PROBLEM DETAILS
Word for word, restate every line of the material.

DATA SHOWN

######

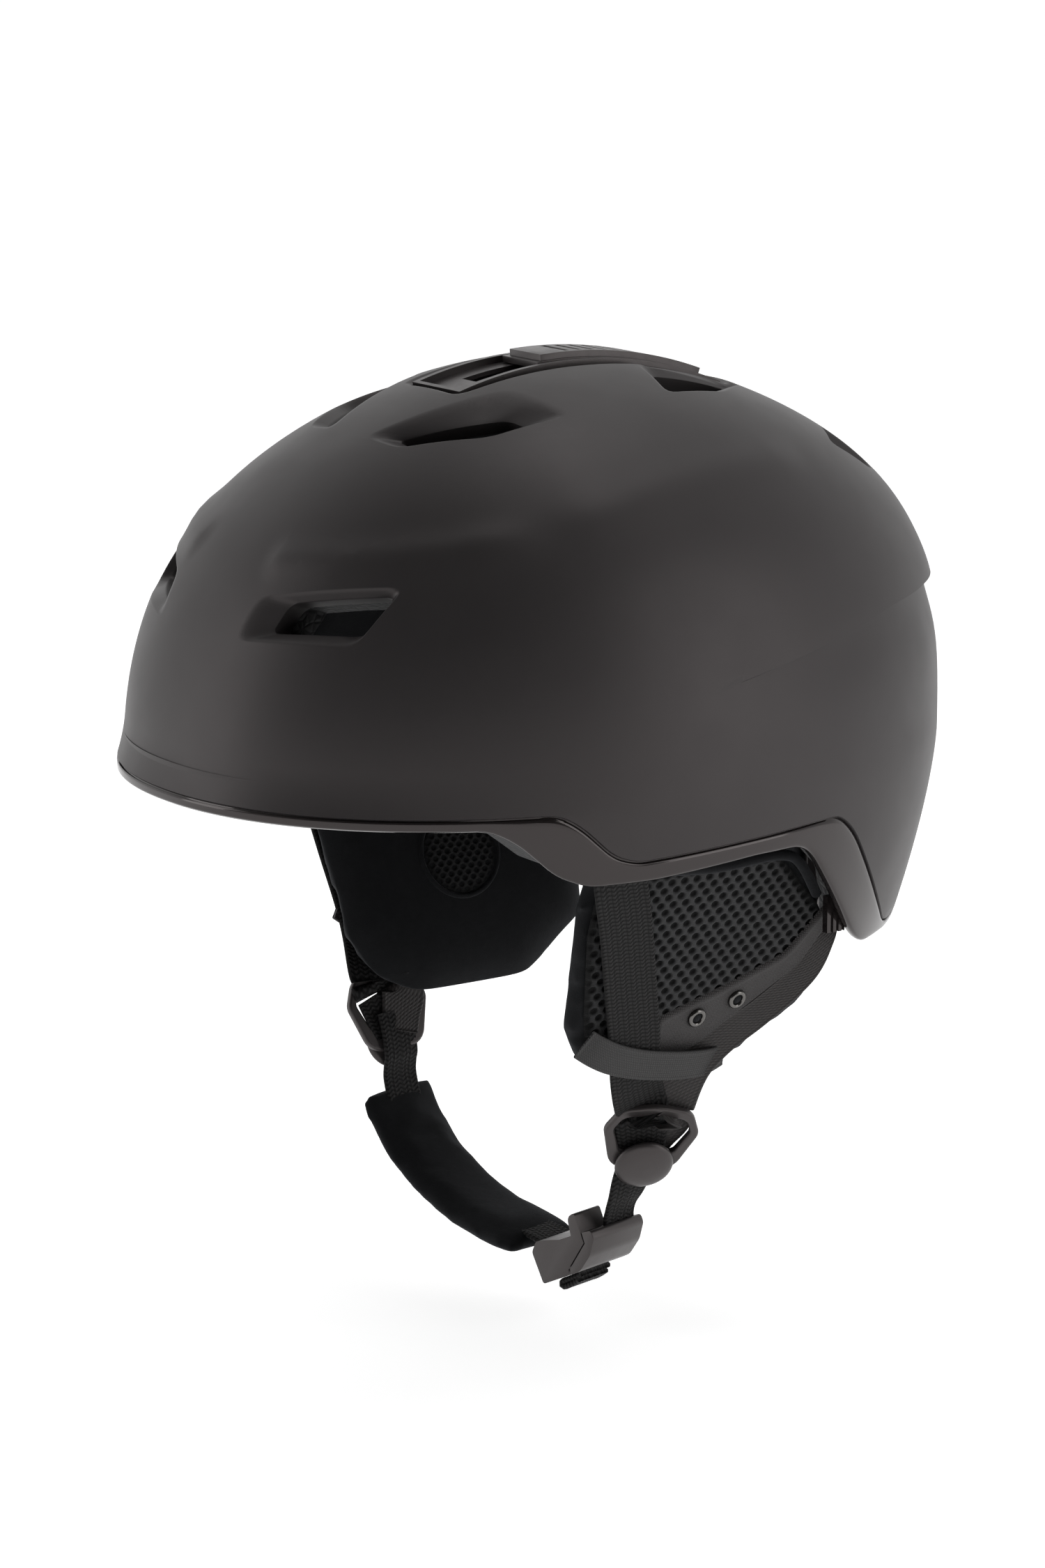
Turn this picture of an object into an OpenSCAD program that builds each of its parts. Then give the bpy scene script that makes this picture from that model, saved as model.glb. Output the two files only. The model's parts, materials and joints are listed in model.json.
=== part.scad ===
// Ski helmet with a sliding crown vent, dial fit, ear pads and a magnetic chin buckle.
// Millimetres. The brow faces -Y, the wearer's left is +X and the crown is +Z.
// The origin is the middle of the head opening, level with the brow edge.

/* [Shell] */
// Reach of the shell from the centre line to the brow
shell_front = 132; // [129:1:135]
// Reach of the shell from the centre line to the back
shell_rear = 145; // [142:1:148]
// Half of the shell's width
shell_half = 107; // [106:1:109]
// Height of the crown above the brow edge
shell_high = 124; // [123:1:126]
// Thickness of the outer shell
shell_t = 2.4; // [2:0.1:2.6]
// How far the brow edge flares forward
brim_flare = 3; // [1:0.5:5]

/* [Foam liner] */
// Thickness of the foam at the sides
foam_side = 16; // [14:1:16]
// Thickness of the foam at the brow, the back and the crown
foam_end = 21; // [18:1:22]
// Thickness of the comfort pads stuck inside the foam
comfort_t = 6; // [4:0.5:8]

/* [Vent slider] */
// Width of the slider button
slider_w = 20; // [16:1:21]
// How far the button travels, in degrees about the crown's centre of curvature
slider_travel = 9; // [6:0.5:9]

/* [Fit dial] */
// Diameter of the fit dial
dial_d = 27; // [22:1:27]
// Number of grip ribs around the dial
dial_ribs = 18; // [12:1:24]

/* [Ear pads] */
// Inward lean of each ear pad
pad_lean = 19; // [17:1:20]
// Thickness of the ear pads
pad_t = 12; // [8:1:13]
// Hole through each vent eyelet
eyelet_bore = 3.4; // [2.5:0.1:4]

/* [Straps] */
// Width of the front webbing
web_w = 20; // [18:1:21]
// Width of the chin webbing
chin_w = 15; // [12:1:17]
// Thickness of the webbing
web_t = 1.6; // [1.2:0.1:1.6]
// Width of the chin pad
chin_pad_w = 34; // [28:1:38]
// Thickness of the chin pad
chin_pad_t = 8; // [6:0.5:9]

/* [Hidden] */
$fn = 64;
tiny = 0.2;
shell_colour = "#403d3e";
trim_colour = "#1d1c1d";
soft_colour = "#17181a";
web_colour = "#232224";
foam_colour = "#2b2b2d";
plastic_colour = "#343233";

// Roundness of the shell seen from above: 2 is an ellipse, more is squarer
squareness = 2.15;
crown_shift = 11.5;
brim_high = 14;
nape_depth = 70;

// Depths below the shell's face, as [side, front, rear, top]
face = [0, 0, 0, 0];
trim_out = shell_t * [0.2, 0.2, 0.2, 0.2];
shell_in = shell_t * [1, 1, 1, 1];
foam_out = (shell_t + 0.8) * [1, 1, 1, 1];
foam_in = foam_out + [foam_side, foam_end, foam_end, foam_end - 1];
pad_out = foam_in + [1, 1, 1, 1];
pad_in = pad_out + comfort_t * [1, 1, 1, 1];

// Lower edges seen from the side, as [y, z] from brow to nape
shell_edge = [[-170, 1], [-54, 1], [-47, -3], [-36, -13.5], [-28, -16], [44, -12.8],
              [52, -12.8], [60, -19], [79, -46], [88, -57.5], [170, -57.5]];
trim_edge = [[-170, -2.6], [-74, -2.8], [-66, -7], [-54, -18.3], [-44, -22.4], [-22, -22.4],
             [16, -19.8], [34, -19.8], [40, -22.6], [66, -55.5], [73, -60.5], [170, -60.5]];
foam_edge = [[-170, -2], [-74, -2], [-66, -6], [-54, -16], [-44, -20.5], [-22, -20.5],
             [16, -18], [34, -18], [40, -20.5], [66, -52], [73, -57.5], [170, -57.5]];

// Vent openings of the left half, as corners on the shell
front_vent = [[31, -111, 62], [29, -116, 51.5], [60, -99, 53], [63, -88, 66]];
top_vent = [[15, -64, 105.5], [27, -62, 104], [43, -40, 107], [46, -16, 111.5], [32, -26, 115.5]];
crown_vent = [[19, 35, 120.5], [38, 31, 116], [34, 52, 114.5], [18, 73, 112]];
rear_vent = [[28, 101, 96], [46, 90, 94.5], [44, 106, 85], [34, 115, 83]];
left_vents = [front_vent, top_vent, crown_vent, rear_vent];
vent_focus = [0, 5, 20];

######

CORRECT OUTPUT
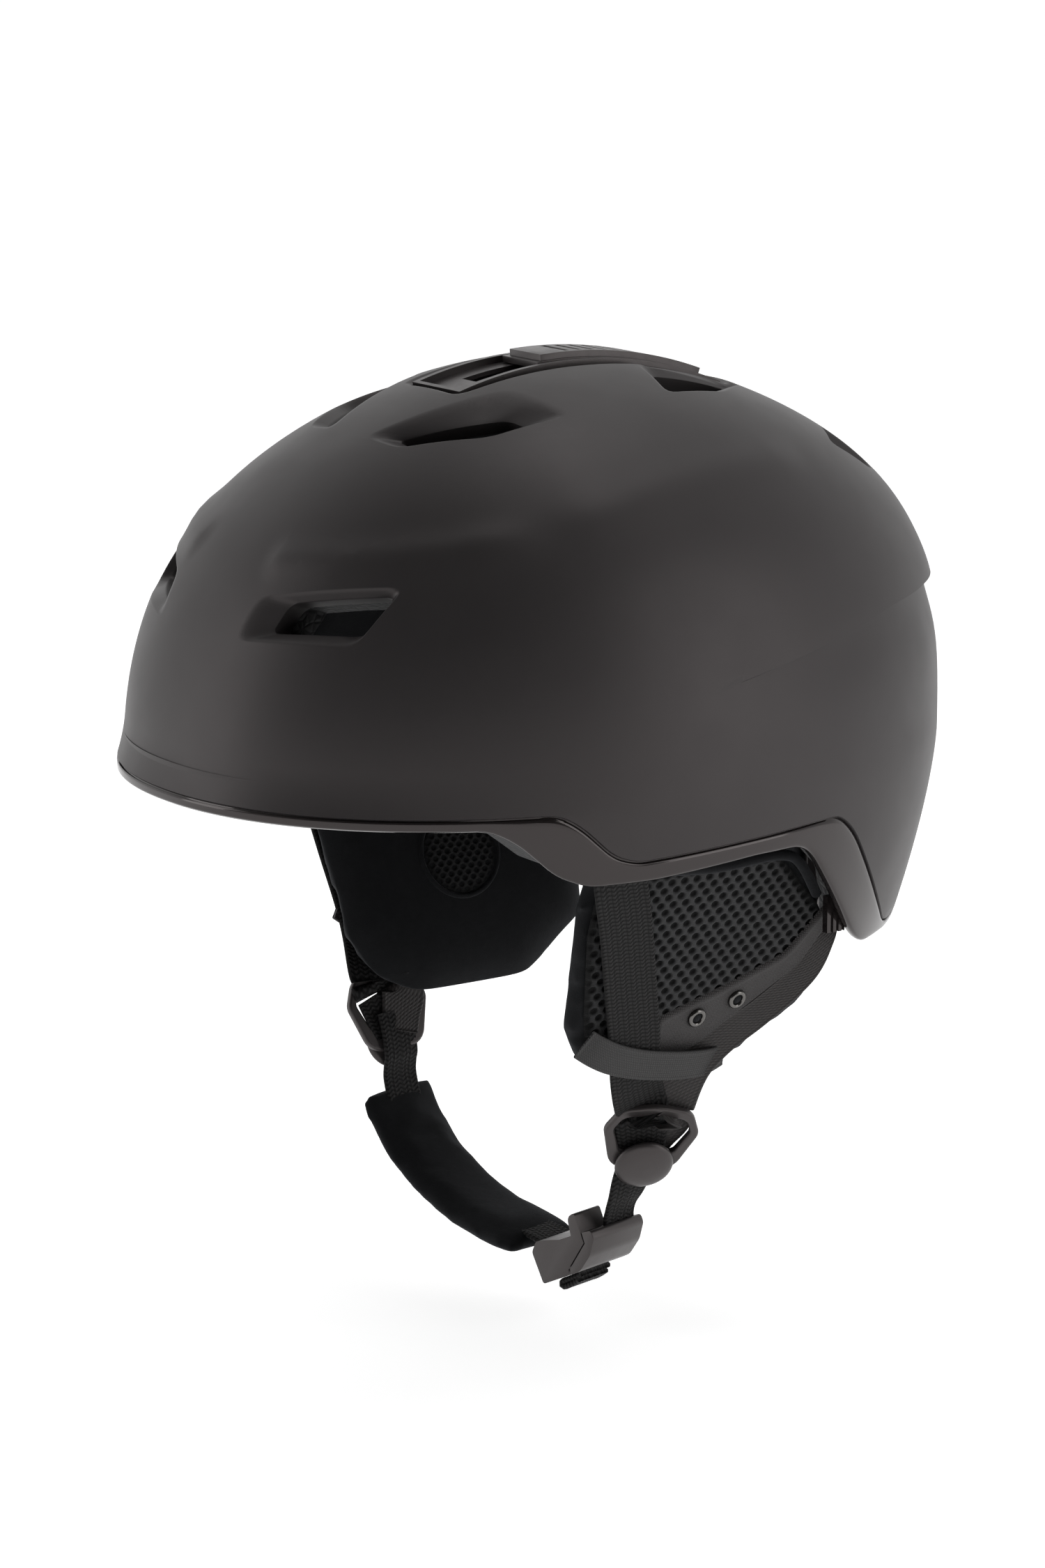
Turn this picture of an object into an OpenSCAD program that builds each of its parts. Then give the bpy scene script that makes this picture from that model, saved as model.glb. Output the two files only. The model's parts, materials and joints are listed in model.json.
=== part.scad ===
// Ski helmet with a sliding crown vent, dial fit, ear pads and a magnetic chin buckle.
// Millimetres. The brow faces -Y, the wearer's left is +X and the crown is +Z.
// The origin is the middle of the head opening, level with the brow edge.

/* [Shell] */
// Reach of the shell from the centre line to the brow
shell_front = 132; // [129:1:135]
// Reach of the shell from the centre line to the back
shell_rear = 145; // [142:1:148]
// Half of the shell's width
shell_half = 107; // [106:1:109]
// Height of the crown above the brow edge
shell_high = 124; // [123:1:126]
// Thickness of the outer shell
shell_t = 2.4; // [2:0.1:2.6]
// How far the brow edge flares forward
brim_flare = 3; // [1:0.5:5]

/* [Foam liner] */
// Thickness of the foam at the sides
foam_side = 16; // [14:1:16]
// Thickness of the foam at the brow, the back and the crown
foam_end = 21; // [18:1:22]
// Thickness of the comfort pads stuck inside the foam
comfort_t = 6; // [4:0.5:8]

/* [Vent slider] */
// Width of the slider button
slider_w = 20; // [16:1:21]
// How far the button travels, in degrees about the crown's centre of curvature
slider_travel = 9; // [6:0.5:9]

/* [Fit dial] */
// Diameter of the fit dial
dial_d = 27; // [22:1:27]
// Number of grip ribs around the dial
dial_ribs = 18; // [12:1:24]

/* [Ear pads] */
// Inward lean of each ear pad
pad_lean = 19; // [17:1:20]
// Thickness of the ear pads
pad_t = 12; // [8:1:13]
// Hole through each vent eyelet
eyelet_bore = 3.4; // [2.5:0.1:4]

/* [Straps] */
// Width of the front webbing
web_w = 20; // [18:1:21]
// Width of the chin webbing
chin_w = 15; // [12:1:17]
// Thickness of the webbing
web_t = 1.6; // [1.2:0.1:1.6]
// Width of the chin pad
chin_pad_w = 34; // [28:1:38]
// Thickness of the chin pad
chin_pad_t = 8; // [6:0.5:9]

/* [Hidden] */
$fn = 64;
tiny = 0.2;
shell_colour = "#403d3e";
trim_colour = "#1d1c1d";
soft_colour = "#17181a";
web_colour = "#232224";
foam_colour = "#2b2b2d";
plastic_colour = "#343233";

// Roundness of the shell seen from above: 2 is an ellipse, more is squarer
squareness = 2.15;
crown_shift = 11.5;
brim_high = 14;
nape_depth = 70;

// Depths below the shell's face, as [side, front, rear, top]
face = [0, 0, 0, 0];
trim_out = shell_t * [0.2, 0.2, 0.2, 0.2];
shell_in = shell_t * [1, 1, 1, 1];
foam_out = (shell_t + 0.8) * [1, 1, 1, 1];
foam_in = foam_out + [foam_side, foam_end, foam_end, foam_end - 1];
pad_out = foam_in + [1, 1, 1, 1];
pad_in = pad_out + comfort_t * [1, 1, 1, 1];

// Lower edges seen from the side, as [y, z] from brow to nape
shell_edge = [[-170, 1], [-54, 1], [-47, -3], [-36, -13.5], [-28, -16], [44, -12.8],
              [52, -12.8], [60, -19], [79, -46], [88, -57.5], [170, -57.5]];
trim_edge = [[-170, -2.6], [-74, -2.8], [-66, -7], [-54, -18.3], [-44, -22.4], [-22, -22.4],
             [16, -19.8], [34, -19.8], [40, -22.6], [66, -55.5], [73, -60.5], [170, -60.5]];
foam_edge = [[-170, -2], [-74, -2], [-66, -6], [-54, -16], [-44, -20.5], [-22, -20.5],
             [16, -18], [34, -18], [40, -20.5], [66, -52], [73, -57.5], [170, -57.5]];

// Vent openings of the left half, as corners on the shell
front_vent = [[31, -111, 62], [29, -116, 51.5], [60, -99, 53], [63, -88, 66]];
top_vent = [[15, -64, 105.5], [27, -62, 104], [43, -40, 107], [46, -16, 111.5], [32, -26, 115.5]];
crown_vent = [[19, 35, 120.5], [38, 31, 116], [34, 52, 114.5], [18, 73, 112]];
rear_vent = [[28, 101, 96], [46, 90, 94.5], [44, 106, 85], [34, 115, 83]];
left_vents = [front_vent, top_vent, crown_vent, rear_vent];
vent_focus = [0, 5, 20];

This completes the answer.